Help with Hum issues.


I need to pick your brains please:

As I am going crazy with this issue:

Everything listed is Solid State.....NO tubes.


Ok, so when I had my Onkyo Amp and pre amp connected, I had a hum in the Right Chanel. This is the same Onkyo Amp where I ended up burning the transistor and fuse because I was trying to eliminate this Hum issue.

It sounds like Vooohhhh. and it is constant.


I thought it was the Amplifier.


Now I have a Mitsubishi amp connected to a phase linear pre-amp and a separate tuner. The Left Chanel is clean and has no hum noise, when I switch the speaker wire (same speaker & wire) to the Right side I get that same hum again I was getting in the other setup.


This same hum was happening when I lived in a different city.


I don't understand what or why this is happening. I replaced components, wires, speakers, outlets where the components are plugged.  I plugged everything into one power strip, different strips, into the back of the pre-amp and made no difference.


Why do I keep getting this hum in the R side Only ?


It is driving me nuts and don't know how to get rid of it. I grounded the system every which way, it made no difference.


Would appreciate any help.


Thank you,


customersfirst
Is this an XLR, or RCA setup? I've had both make a lot of noise.
You've swapped everything out and you still have the noise?
Speakers?
Speaker wire (cable)?
Power amp?
Preamp?

I see you changed wire. Which wire, (cable) did you swap? How cheap is the cable? It's not to cheap or to long...

RCAs and XLRs the only thing I see you haven't mentioned..

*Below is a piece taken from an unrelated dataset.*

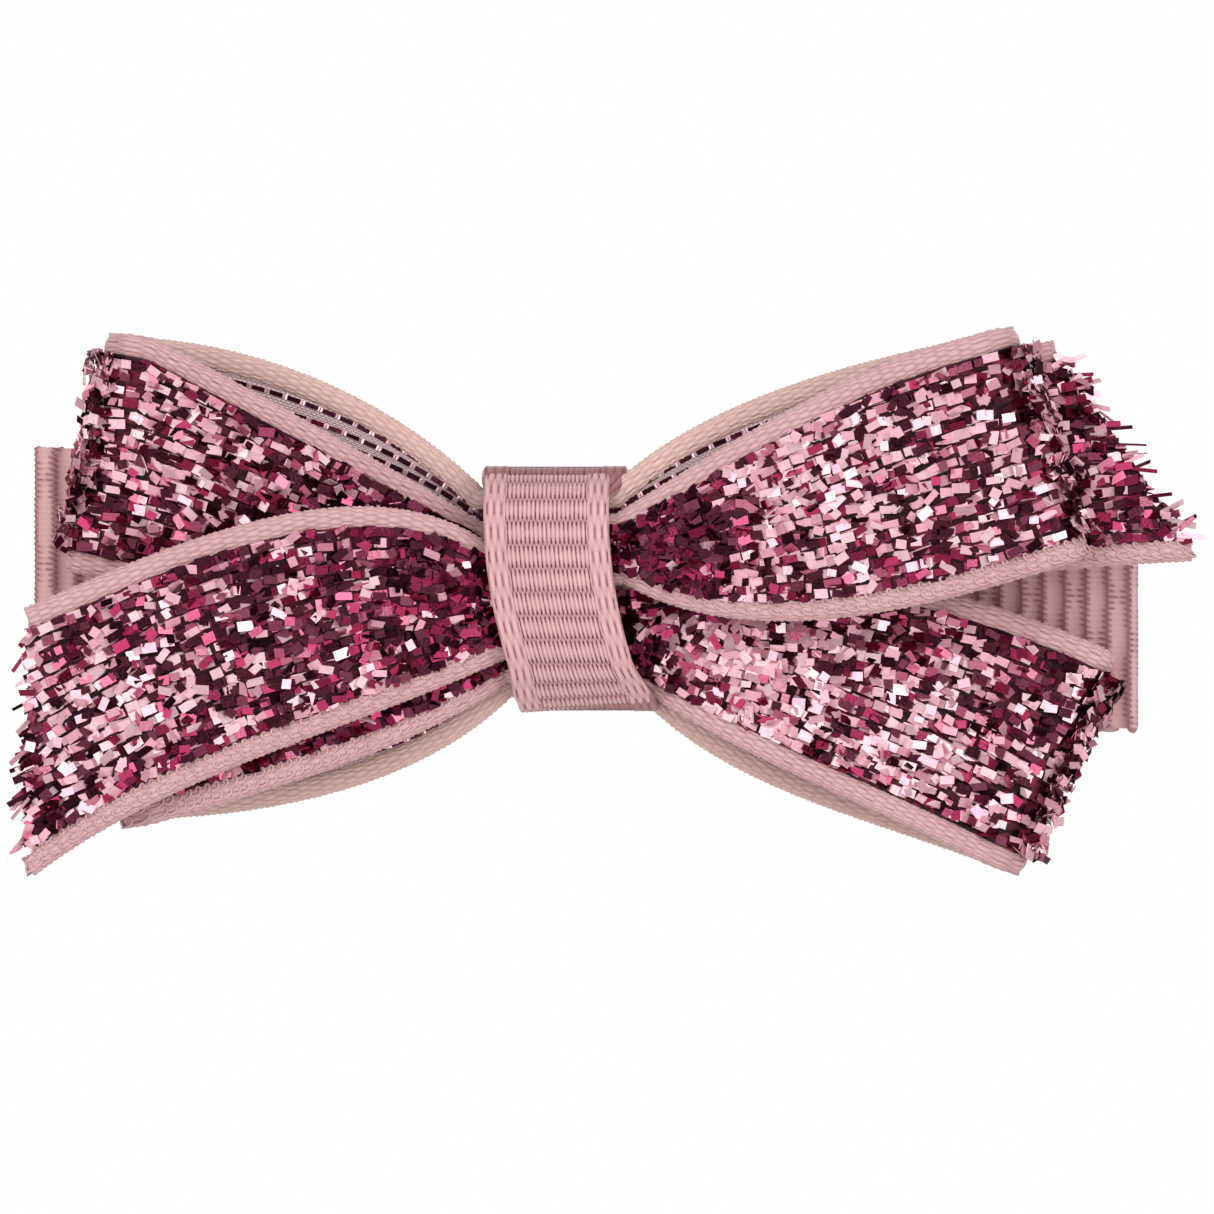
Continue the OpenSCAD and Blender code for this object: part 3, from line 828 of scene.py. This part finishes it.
floss = Finish("selvedge_floss")
along, across = floss.along_across()
strands = floss.node("TexNoise", {}, {
    "Vector": floss.node("CombineXYZ", {}, {0: along * 1.1, 1: across * 13}),
    "Scale": 1.0, "Detail": 3.0,
})
relief = floss.node("Attribute", {"attribute_name": "relief"}, {}, "Fac")
drift = floss.noise(150, 2)
inside = ((across - 1.5) * 5).clamped()
inside_share = 0.45
floss_body = floss.mix(drift, tint(224, 178, 183), tint(228, 194, 190))
floss_body = floss.mix(inside * inside_share, floss_body, tint(238, 218, 198))
floss_dark = floss.mix(drift, tint(150, 92, 106), tint(170, 126, 128))
floss_dark = floss.mix(inside * inside_share, floss_dark, tint(196, 160, 142))
# Low places between the threads take the dark colour, painted shade; the strand noise darkens it too, as
# the floss's own streaks.
floss_colour = floss.mix(((1 - relief) * 0.8 + (1 - strands) * 0.45).clamped(), floss_body, floss_dark)
selvedge_floss = floss.surface({
    "Base Color": floss_colour, "Roughness": 0.6, "Normal": floss.bump(strands, 0.00006, 0.8),
    "Sheen Weight": 0.3, "Sheen Roughness": 0.4,
})
selvedge_t = 0.4
floss_length = 0.62
floss_thread = 0.17
floss_threads = 14
scallop_pitch = 0.31
scallop_depth = 0.035
selvedge_inset = 0.03
fold_narrowing = 0.16
fold_draw = 0.4
edge_apart = 31
floss_around = 3.2
chain_pitch = 0.5
chain_loop = 0.22
chain_yarn = 0.075
chain_lift = 0.24
chain_wave = 0.06
chain_run = 0.36
chain_lines = (0.28, 0.78)


def floats(u, across, pitch, thread, share, rib_high, thread_high, parted=1.0):
    """The height of ribbed cloth in millimetres, and a share from 0 to 1, lower in the grooves and on
    the threads' sides, that paints shade there: each rib is a row of tapered threads, and those of
    the next rib lie half a thread aside, with their tips between these."""
    height = np.zeros_like(u)
    pale = np.zeros_like(u)
    rib = np.floor(u / pitch)
    for step in (-1, 0, 1):
        number = rib + step
        along = (u - (number + 0.5) * pitch) / (share * pitch / 2)
        taper = np.clip(1 - along**2, 0, 1)
        beside = across / thread + 0.5 * (number % 2)
        beside = np.abs(beside - np.round(beside)) * 2
        half = taper**0.35 + 1e-6
        round_back = np.clip(1 - (beside / half) ** 2, 0, 1)
        here = (rib_high * taper**0.7 + thread_high * np.sqrt(round_back)) * (round_back > 0)
        sides = 1 - parted + parted * np.sqrt(round_back)
        pale = np.where(here > height, sides * (0.3 + 0.7 * taper**0.6), pale)
        height = np.maximum(height, here)
    return height, pale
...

They will drive you nuts... 

Regards
This is all RCA cables.  Speaker wires are just regular wires.  I changed all the cables and wires and no difference.  The Hum is always in the R. side.
I realize you have done a lot of stuff to find your problem, never the less if you haven't already done this I would highly recommend it. The easiest way to source a hum is to disconnect all of your sources from your amp. Turn the amp on - any hum? If not, then connect your next source to the amp. Any hum? Etc.  When it starts to hum you have identified the source, now you can more easily solve your problem. The problem could be in the source itself or in its connectivity (wires, wire distribution etc.)